◆ **Task prompt**
Copy each line of the listing below exactly.

◆ **Data**
— START —
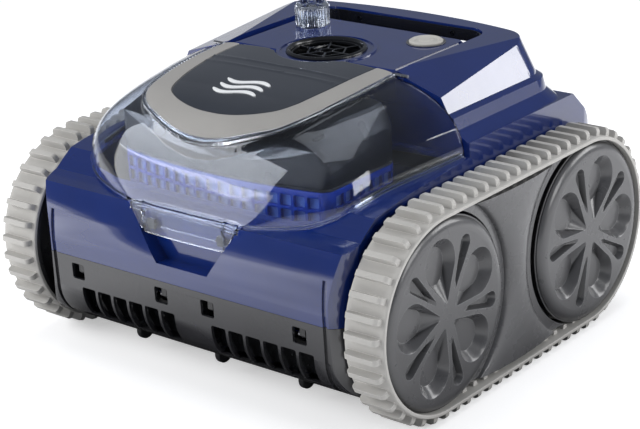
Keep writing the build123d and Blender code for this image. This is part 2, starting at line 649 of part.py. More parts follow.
# ---- lid -----------------------------------------------------------------------------------------
with BuildPart() as lid:
    lid_solid(0)
    lid_solid(-LID_WALL, Mode.SUBTRACT)
    # Finger tab that hangs into the notch.
    with BuildSketch(Plane.XZ.offset(-TAB_FRONT_Y - LID_WALL)):
        with BuildLine():
            Polyline((-TAB_TOP_HALF, TAB_TOP_Z), (-TAB_BOTTOM_HALF, TAB_BOTTOM_Z),
                     (TAB_BOTTOM_HALF, TAB_BOTTOM_Z), (TAB_TOP_HALF, TAB_TOP_Z), close=True)
        make_face()
    extrude(amount=LID_WALL)
    # Room for the outlet's collar, then the two hinge knuckles.
    with BuildSketch(Plane.XY.offset(200)):
        with Locations((0, OUTLET_Y)):
            Circle(NOSE_R + 1.4)
        with Locations((0, LID_REAR_Y)):
            Rectangle(2 * REAR_NOTCH_HALF_X, 5)
    extrude(amount=80, mode=Mode.SUBTRACT)
    for side in (-1, 1):
        with Locations((side * HINGE_KNUCKLE_X, HINGE_Y, HINGE_Z)):
            Cylinder(HINGE_KNUCKLE_R, HINGE_KNUCKLE_LENGTH, rotation=(0, 90, 0))
        with Locations((side * HINGE_KNUCKLE_X, HINGE_Y - 3, HINGE_Z - 1.4)):
            Box(HINGE_KNUCKLE_LENGTH, 5, 3)
        with Locations((side * HINGE_KNUCKLE_X, HINGE_Y, HINGE_Z)):
            Cylinder(HINGE_PIN_R + RUNNING_GAP, 20, rotation=(0, 90, 0), mode=Mode.SUBTRACT)
lid.part.label = "lid"
export_step(lid.part, "parts/lid.step")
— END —
◆ **The completed task**
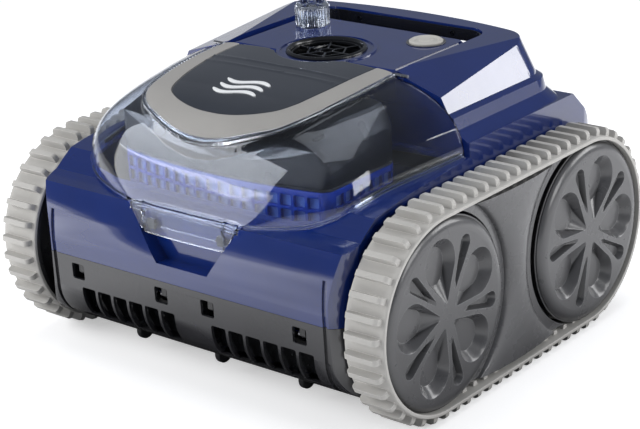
Keep writing the build123d and Blender code for this image. This is part 2, starting at line 649 of part.py. More parts follow.
# ---- lid -----------------------------------------------------------------------------------------
with BuildPart() as lid:
    lid_solid(0)
    lid_solid(-LID_WALL, Mode.SUBTRACT)
    # Finger tab that hangs into the notch.
    with BuildSketch(Plane.XZ.offset(-TAB_FRONT_Y - LID_WALL)):
        with BuildLine():
            Polyline((-TAB_TOP_HALF, TAB_TOP_Z), (-TAB_BOTTOM_HALF, TAB_BOTTOM_Z),
                     (TAB_BOTTOM_HALF, TAB_BOTTOM_Z), (TAB_TOP_HALF, TAB_TOP_Z), close=True)
        make_face()
    extrude(amount=LID_WALL)
    # Room for the outlet's collar, then the two hinge knuckles.
    with BuildSketch(Plane.XY.offset(200)):
        with Locations((0, OUTLET_Y)):
            Circle(NOSE_R + 1.4)
        with Locations((0, LID_REAR_Y)):
            Rectangle(2 * REAR_NOTCH_HALF_X, 5)
    extrude(amount=80, mode=Mode.SUBTRACT)
    for side in (-1, 1):
        with Locations((side * HINGE_KNUCKLE_X, HINGE_Y, HINGE_Z)):
            Cylinder(HINGE_KNUCKLE_R, HINGE_KNUCKLE_LENGTH, rotation=(0, 90, 0))
        with Locations((side * HINGE_KNUCKLE_X, HINGE_Y - 3, HINGE_Z - 1.4)):
            Box(HINGE_KNUCKLE_LENGTH, 5, 3)
        with Locations((side * HINGE_KNUCKLE_X, HINGE_Y, HINGE_Z)):
            Cylinder(HINGE_PIN_R + RUNNING_GAP, 20, rotation=(0, 90, 0), mode=Mode.SUBTRACT)
lid.part.label = "lid"
export_step(lid.part, "parts/lid.step")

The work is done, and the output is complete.